What were my expectations? I know I know better. I certainly didn’t come here to be a prima donna. This last week has been a revelation for me. Having lived in the U.S. for most of my life now, I’ll be honest and admit that l’ve become impatient – even demanding. I’ve had to constantly remind myself that I’m living in a different country. I’m an extended visitor here, that’s all. There are some muscles I’m flexing that I haven’t had to use in a while: patience, empathy, thoughtful politeness, understanding, more patience, and then some more.

This is a different country, folks. People move to the beat of their own internal drums. I am painfully aware that their beats are not in tempo with mine. Not yet. My sense of urgency seems to be out-of-place here. For example: I needed a stable and instant connection to the internet. It has taken me a week to establish some acceptable form of connectivity. Speak to a supervisor? Huh? “He is not available, ” I’ve been told. All I can do now is laugh – and assimilate. Quickly. It’s all good.

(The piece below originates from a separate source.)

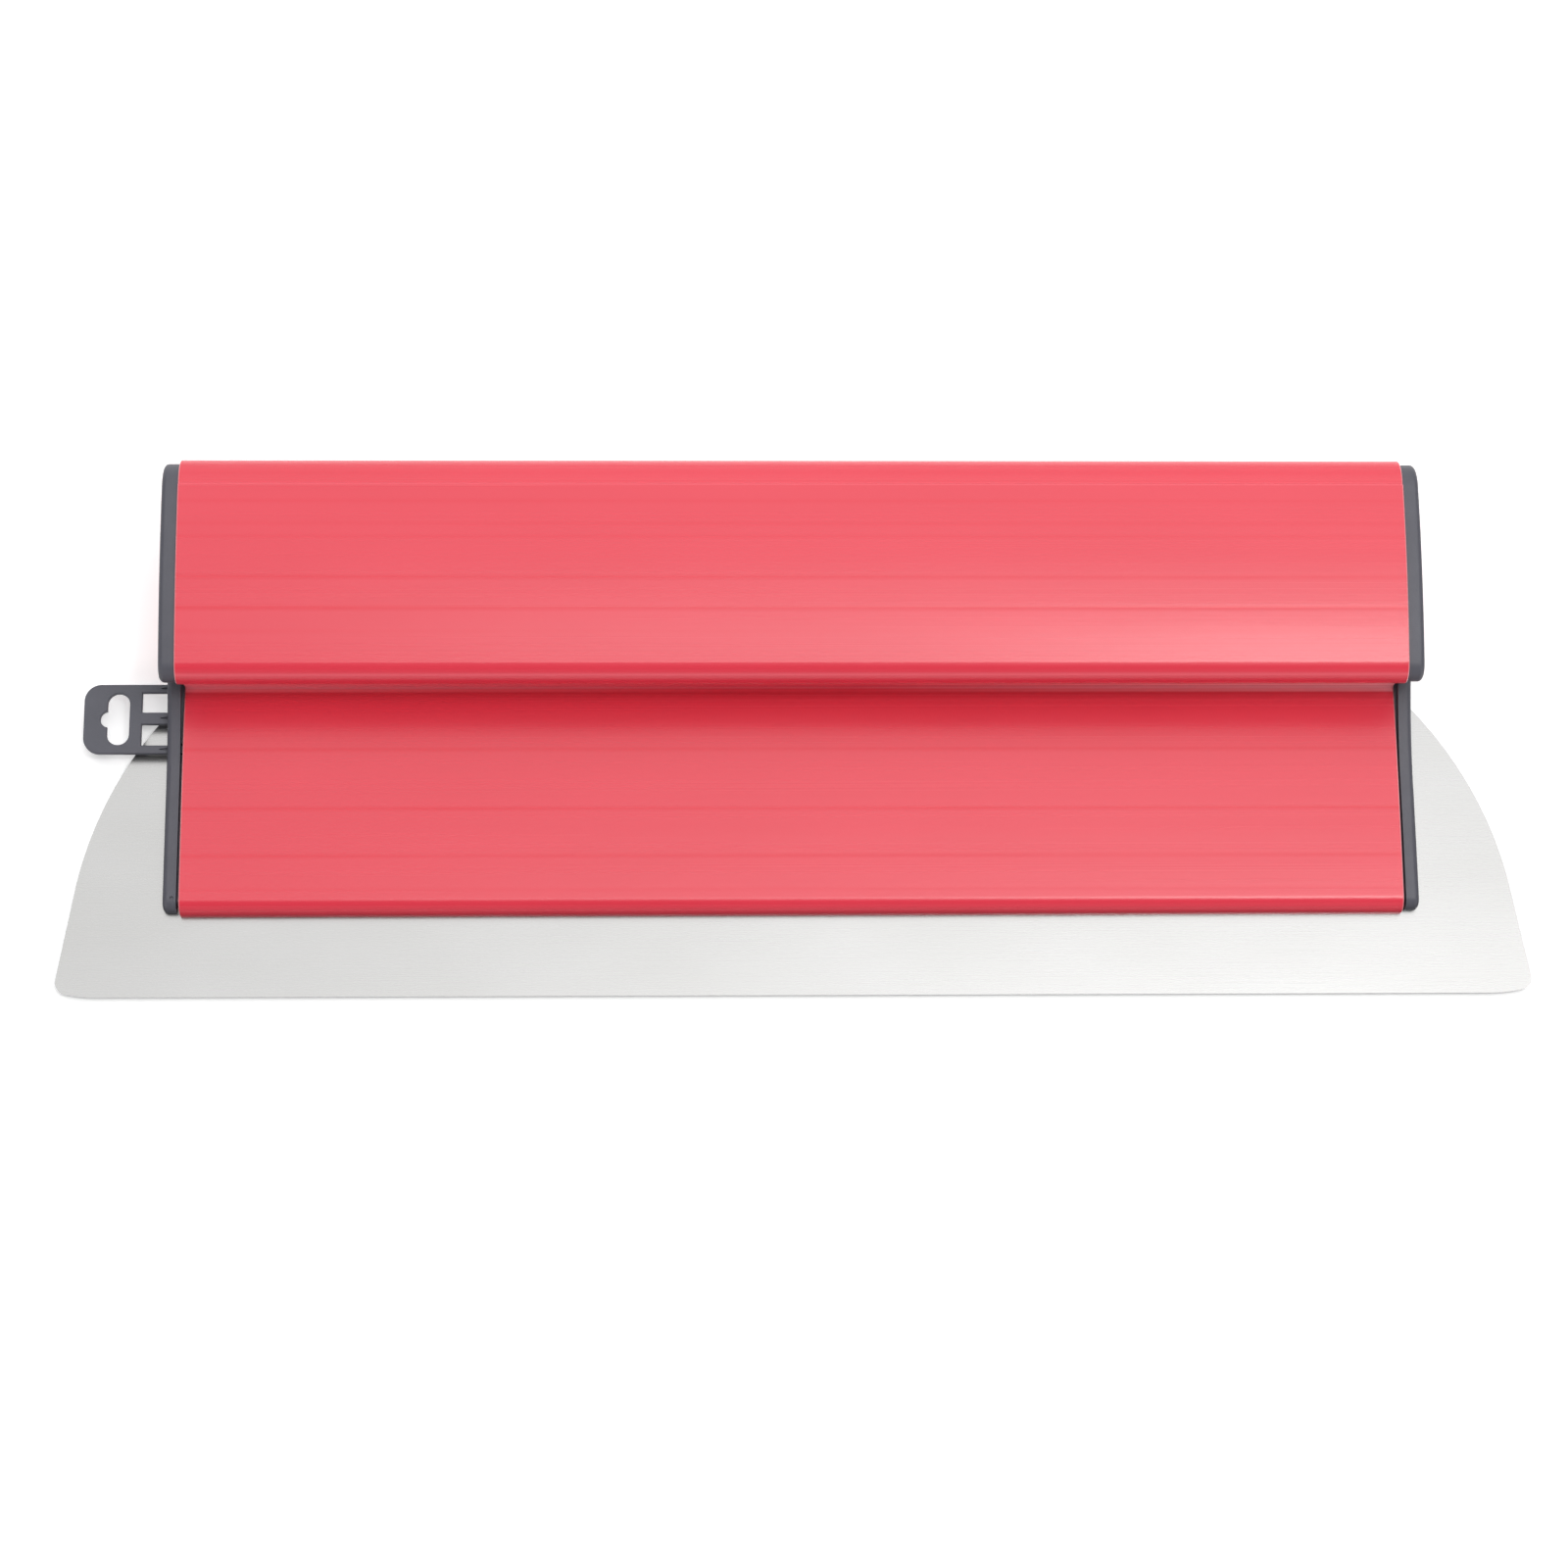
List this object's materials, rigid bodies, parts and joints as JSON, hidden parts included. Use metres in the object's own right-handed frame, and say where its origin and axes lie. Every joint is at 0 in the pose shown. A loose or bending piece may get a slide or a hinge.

In other news, I’m almost done with my second week of classes at Le Cordon Bleu culinary school. There are about 14 students in our group, almost half of them come from different countries in Latin America and, like me, they have relocated to Lima temporarily, while they immerse themselves in the art of Peruvian cooking. We’ve learned several theories and techniques, and have practiced several different dishes, including the world-known ceviche and its leche de tigre (the potent tiger’s milk); Jamón del País (to make butifarras – a slow-cooked pork used to make a typical Peruvian sandwich); Carapulcra ­– made with dehydrated Andean potatoes); a southern Peruvian appetizer, Cauche de queso, and a rustic dish from Cusco, Adobo Cusqueño, slow-cooked stew of pork, red wine – and dark beer.

In the next few days, I will have to replicate these dishes at home – so I promise to post recipes and photos soon.

Also, next week, I will be hitting up a few markets for local hand-made goods and bazaars for organic produce, Andean grains and legumes. Also, I’m looking to score some fresh fish and take it off the hands of the fishermen rowing in their catch from the Pacific Ocean, at el muelle in Chorrillos.

For now, I’ll leave you with some photos of the organic bazaar, Bioferia, that sets up every Saturday from 8:00 a.m. to 2:30 p.m. at Parque Reducto No. 2 Av. Benavides y Via Expresa, Miraflores. I took just a quick peak, but I liked what I saw and will return with more time. If you’re in Lima, this market is not to be missed. You can find organic fruits, vegetables, 100% organic cotton clothing, hand-made paper and wood products, coffee, quinoa, prepared vegan and vegetarian foods, honey, essential oils – even a nun selling tamales.